From the records, pick out and copy each line containing "that".

Records from a data source:
--- begin ---

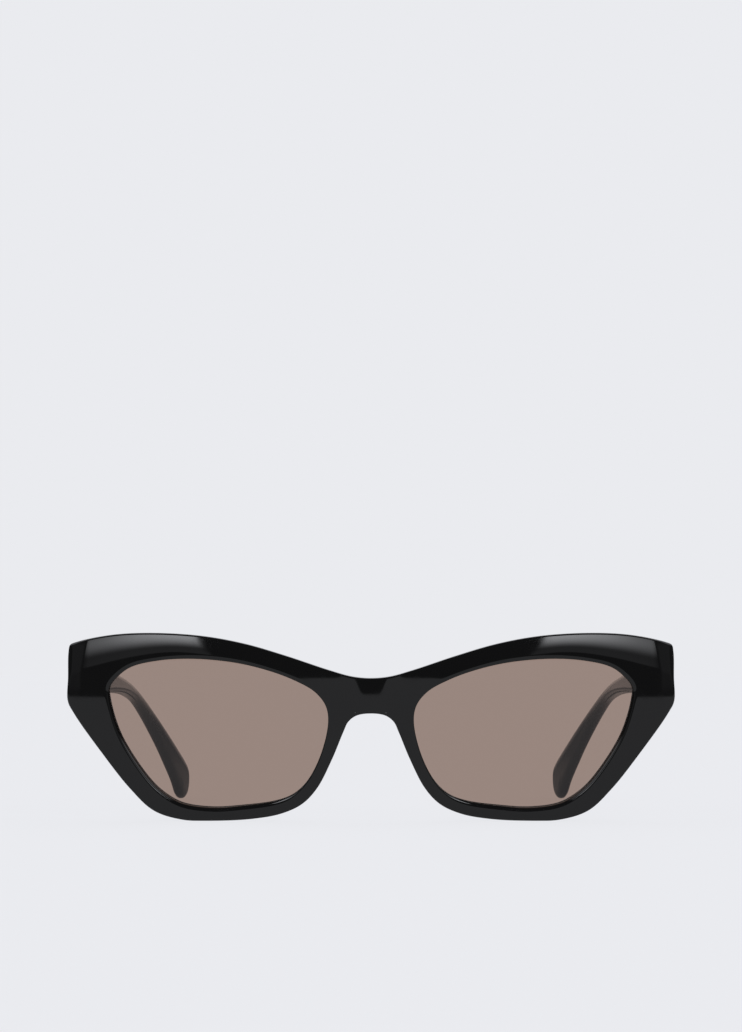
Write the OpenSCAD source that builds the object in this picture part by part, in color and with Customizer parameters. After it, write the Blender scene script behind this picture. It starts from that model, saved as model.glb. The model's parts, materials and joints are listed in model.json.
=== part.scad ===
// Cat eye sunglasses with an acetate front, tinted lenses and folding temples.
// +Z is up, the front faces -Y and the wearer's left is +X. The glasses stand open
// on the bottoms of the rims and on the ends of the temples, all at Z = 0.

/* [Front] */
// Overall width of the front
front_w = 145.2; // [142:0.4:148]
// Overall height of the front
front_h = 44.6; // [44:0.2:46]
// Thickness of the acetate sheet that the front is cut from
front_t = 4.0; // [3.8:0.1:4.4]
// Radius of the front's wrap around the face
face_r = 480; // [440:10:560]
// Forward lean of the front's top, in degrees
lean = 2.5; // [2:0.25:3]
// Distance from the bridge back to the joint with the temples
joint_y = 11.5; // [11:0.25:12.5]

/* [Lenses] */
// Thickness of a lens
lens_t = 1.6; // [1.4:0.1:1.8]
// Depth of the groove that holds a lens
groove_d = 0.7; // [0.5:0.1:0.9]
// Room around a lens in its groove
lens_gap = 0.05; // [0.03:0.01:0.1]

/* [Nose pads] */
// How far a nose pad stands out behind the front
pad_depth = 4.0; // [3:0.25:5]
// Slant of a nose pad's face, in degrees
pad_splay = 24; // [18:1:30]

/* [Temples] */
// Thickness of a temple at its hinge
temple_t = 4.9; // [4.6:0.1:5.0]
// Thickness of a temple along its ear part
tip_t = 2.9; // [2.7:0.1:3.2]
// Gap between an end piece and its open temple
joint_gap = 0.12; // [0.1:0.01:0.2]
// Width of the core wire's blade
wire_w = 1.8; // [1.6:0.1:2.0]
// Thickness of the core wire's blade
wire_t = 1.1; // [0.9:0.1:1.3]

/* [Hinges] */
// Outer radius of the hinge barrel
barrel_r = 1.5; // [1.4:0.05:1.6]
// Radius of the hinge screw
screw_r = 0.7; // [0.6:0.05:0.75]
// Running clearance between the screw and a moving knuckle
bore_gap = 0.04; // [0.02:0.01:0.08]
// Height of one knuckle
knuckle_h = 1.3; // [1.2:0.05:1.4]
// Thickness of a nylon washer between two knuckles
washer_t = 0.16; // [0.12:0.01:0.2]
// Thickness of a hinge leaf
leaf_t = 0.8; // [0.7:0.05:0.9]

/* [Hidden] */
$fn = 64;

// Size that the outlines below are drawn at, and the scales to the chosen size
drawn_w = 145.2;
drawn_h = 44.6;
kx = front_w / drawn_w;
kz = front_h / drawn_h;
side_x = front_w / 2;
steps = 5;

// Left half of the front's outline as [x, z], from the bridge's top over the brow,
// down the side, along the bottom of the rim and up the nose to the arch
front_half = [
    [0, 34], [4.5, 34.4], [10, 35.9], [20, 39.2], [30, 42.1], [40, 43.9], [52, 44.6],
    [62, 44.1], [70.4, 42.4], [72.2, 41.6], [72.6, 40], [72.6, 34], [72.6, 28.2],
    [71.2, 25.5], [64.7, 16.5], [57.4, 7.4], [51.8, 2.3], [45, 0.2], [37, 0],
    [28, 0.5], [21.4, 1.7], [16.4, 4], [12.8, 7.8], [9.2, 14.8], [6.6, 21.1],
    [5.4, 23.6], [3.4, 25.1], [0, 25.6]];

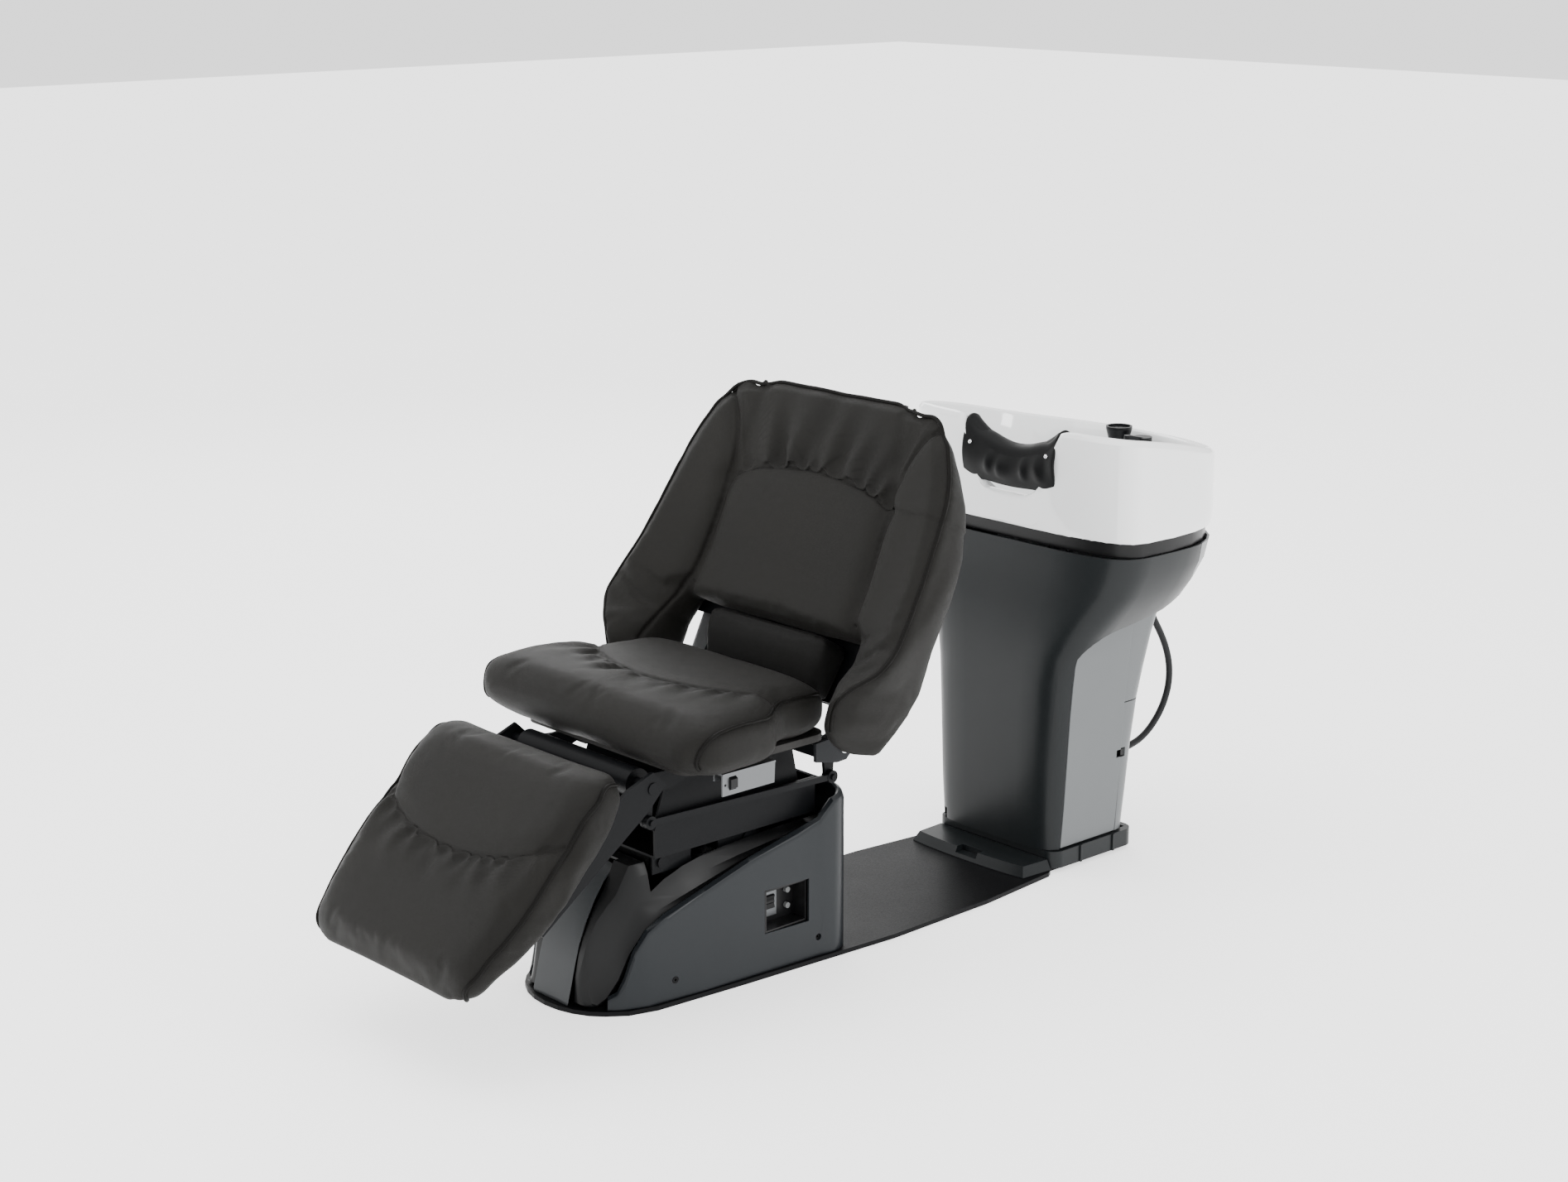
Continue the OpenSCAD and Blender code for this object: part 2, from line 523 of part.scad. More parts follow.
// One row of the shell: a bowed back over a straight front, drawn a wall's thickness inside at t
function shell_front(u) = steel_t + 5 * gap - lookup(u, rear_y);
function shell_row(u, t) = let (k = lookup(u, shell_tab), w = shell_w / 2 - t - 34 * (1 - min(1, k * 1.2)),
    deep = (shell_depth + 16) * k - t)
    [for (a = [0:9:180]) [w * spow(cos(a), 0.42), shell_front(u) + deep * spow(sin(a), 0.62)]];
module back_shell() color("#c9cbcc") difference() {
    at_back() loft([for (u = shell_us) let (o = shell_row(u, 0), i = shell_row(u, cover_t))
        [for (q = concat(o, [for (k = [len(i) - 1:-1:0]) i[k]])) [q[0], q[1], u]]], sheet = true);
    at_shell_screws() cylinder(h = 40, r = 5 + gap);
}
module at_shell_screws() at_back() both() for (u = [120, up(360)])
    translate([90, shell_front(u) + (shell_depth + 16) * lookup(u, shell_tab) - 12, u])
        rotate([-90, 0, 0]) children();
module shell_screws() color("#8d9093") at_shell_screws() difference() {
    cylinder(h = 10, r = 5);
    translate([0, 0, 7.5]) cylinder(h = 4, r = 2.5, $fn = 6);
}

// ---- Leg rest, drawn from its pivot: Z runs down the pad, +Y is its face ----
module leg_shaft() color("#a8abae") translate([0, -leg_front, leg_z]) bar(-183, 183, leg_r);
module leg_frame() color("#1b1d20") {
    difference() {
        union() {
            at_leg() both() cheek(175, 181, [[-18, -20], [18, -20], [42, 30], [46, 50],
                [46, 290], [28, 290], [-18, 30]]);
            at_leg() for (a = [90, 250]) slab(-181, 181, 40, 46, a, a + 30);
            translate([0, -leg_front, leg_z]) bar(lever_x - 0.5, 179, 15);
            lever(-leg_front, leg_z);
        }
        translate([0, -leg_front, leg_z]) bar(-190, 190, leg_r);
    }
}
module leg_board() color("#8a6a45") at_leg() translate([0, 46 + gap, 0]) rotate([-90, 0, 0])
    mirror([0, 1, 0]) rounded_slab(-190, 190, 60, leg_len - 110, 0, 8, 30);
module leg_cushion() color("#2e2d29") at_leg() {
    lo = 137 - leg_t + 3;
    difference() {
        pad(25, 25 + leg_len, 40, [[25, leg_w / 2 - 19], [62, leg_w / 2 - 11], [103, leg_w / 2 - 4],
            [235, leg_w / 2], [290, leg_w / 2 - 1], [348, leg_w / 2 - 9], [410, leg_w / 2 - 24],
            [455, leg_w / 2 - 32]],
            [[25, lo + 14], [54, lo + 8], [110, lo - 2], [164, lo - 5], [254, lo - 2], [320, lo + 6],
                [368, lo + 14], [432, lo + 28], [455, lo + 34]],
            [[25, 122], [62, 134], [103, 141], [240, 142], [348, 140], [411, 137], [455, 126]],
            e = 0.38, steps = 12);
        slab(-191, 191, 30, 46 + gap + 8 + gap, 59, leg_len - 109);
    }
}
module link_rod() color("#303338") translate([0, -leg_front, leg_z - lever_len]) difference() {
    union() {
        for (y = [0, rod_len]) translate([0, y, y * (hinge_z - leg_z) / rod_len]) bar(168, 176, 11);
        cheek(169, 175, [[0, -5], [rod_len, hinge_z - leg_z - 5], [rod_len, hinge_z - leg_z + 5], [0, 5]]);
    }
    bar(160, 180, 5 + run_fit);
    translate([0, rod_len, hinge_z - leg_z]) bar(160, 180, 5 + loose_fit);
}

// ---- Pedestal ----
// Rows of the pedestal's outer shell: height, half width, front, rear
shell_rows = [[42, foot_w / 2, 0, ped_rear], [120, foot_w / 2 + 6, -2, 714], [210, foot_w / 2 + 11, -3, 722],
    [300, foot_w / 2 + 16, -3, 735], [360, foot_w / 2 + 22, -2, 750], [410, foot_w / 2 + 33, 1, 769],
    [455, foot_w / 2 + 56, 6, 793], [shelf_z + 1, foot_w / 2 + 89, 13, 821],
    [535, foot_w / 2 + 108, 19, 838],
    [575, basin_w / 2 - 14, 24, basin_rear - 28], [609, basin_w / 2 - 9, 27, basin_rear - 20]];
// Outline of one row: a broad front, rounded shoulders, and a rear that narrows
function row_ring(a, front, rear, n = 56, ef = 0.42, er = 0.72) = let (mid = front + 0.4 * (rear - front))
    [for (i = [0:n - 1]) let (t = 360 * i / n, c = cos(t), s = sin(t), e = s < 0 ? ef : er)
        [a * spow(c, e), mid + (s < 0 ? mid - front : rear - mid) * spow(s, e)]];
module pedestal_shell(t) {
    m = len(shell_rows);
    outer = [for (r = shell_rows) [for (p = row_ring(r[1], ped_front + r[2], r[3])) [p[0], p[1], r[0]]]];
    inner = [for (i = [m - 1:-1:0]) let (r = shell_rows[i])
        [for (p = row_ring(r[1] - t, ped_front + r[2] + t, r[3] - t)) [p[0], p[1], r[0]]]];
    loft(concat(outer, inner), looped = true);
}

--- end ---

● ANSWER TO THE EXERCISE:
Write the OpenSCAD source that builds the object in this picture part by part, in color and with Customizer parameters. After it, write the Blender scene script behind this picture. It starts from that model, saved as model.glb. The model's parts, materials and joints are listed in model.json.
// Thickness of the acetate sheet that the front is cut from
// Depth of the groove that holds a lens
// Size that the outlines below are drawn at, and the scales to the chosen size
// Outline of one row: a broad front, rounded shoulders, and a rear that narrows